Air fryer at 325°F for 3 minutes is the best method — restores the slight crust without rubbery texture. Microwave on 50% power for 45-60 seconds if necessary. Avoid full power; it turns egg whites into rubber.

❓ Frequently Asked Questions

Why did my muffins stick to the pan even though I greased it?

Egg whites are clingy by nature — they have no fat to help them release. You need a heavier grease application than you think, and it needs to cover the rim of each cup, not just the interior. Silicone muffin molds eliminate this problem entirely.

Can I use carton egg whites instead of cracking fresh eggs?

Yes, and it's easier. One large egg white is roughly 30ml, so 12 egg whites equals about 360ml from a carton. The baking behavior is identical. Pasteurized carton whites may produce slightly less structure — add a pinch of cream of tartar to compensate.

Why are my muffins flat after they come out of the oven?

Egg white muffins puff significantly in the oven and then deflate as they cool — this is normal and expected. They should still hold their shape once set. If they collapse completely, the structure wasn't fully set when you pulled them out.

Can I make these dairy-free?

Substitute the Greek yogurt with blended silken tofu (same quantity) and use dairy-free feta or omit the cheese entirely. The texture will be slightly denser but still cohesive. Skip the Parmesan topping or use nutritional yeast.

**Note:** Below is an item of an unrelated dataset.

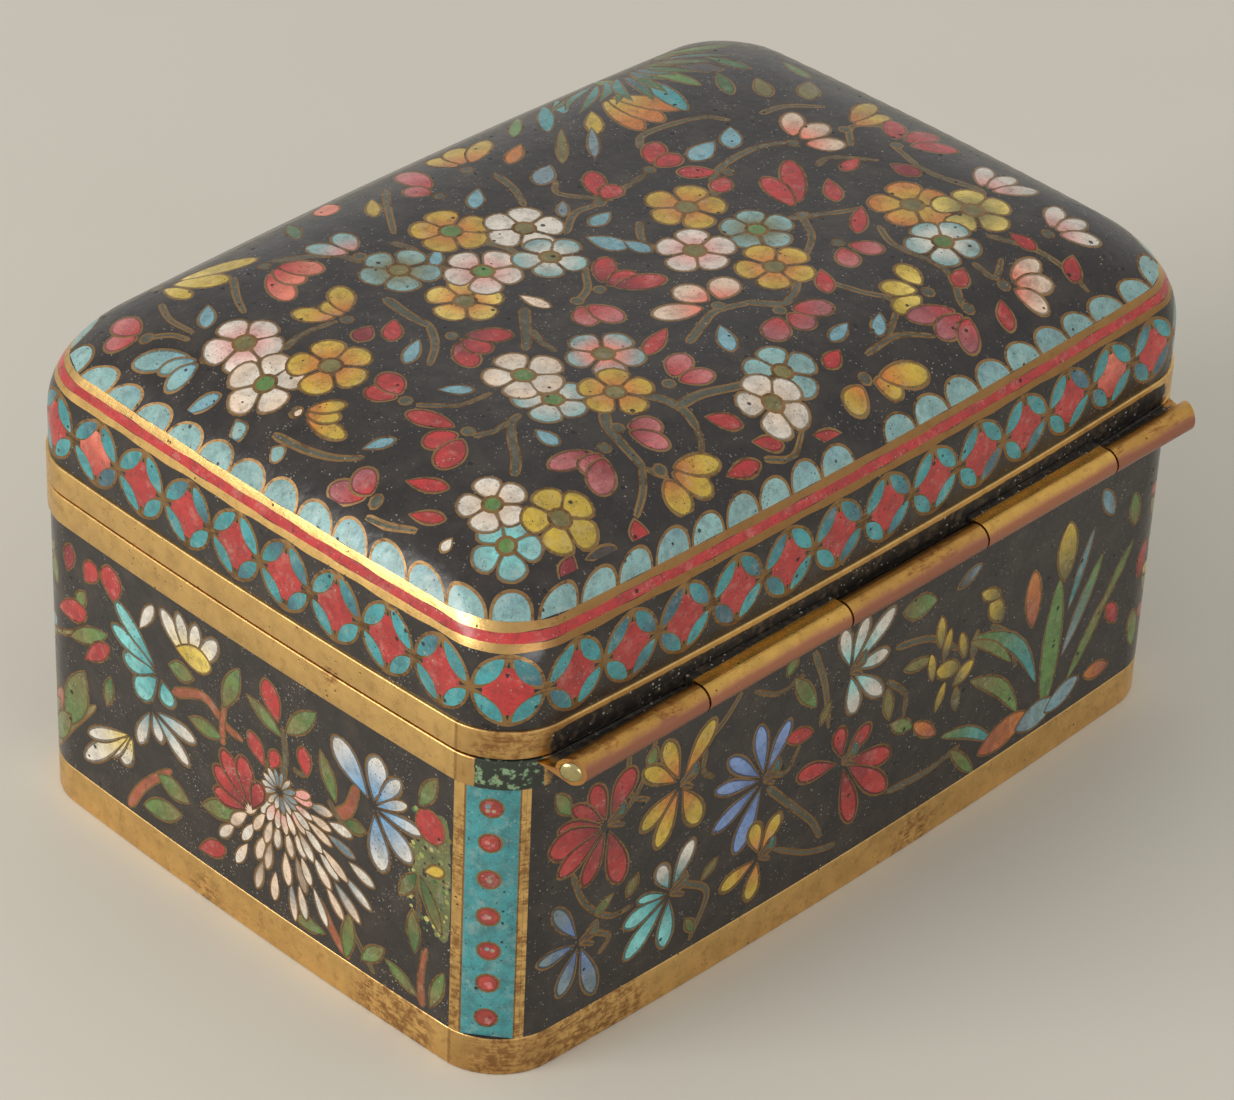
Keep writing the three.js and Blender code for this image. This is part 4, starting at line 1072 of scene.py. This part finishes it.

How do I know when they're truly done?

The tops should look matte and lightly golden — not wet or shiny. The centers should not jiggle when you shake the pan gently. A toothpick inserted in the center should come out clean. Err toward 25 minutes rather than 20 if you're unsure.

Can I add meat to these?

Yes. Diced turkey sausage, crumbled cooked turkey bacon, or finely diced smoked salmon all work well. Keep add-ins to about 1/4 cup total to avoid disrupting the batter-to-mix-in ratio. Pat all meat dry before folding in.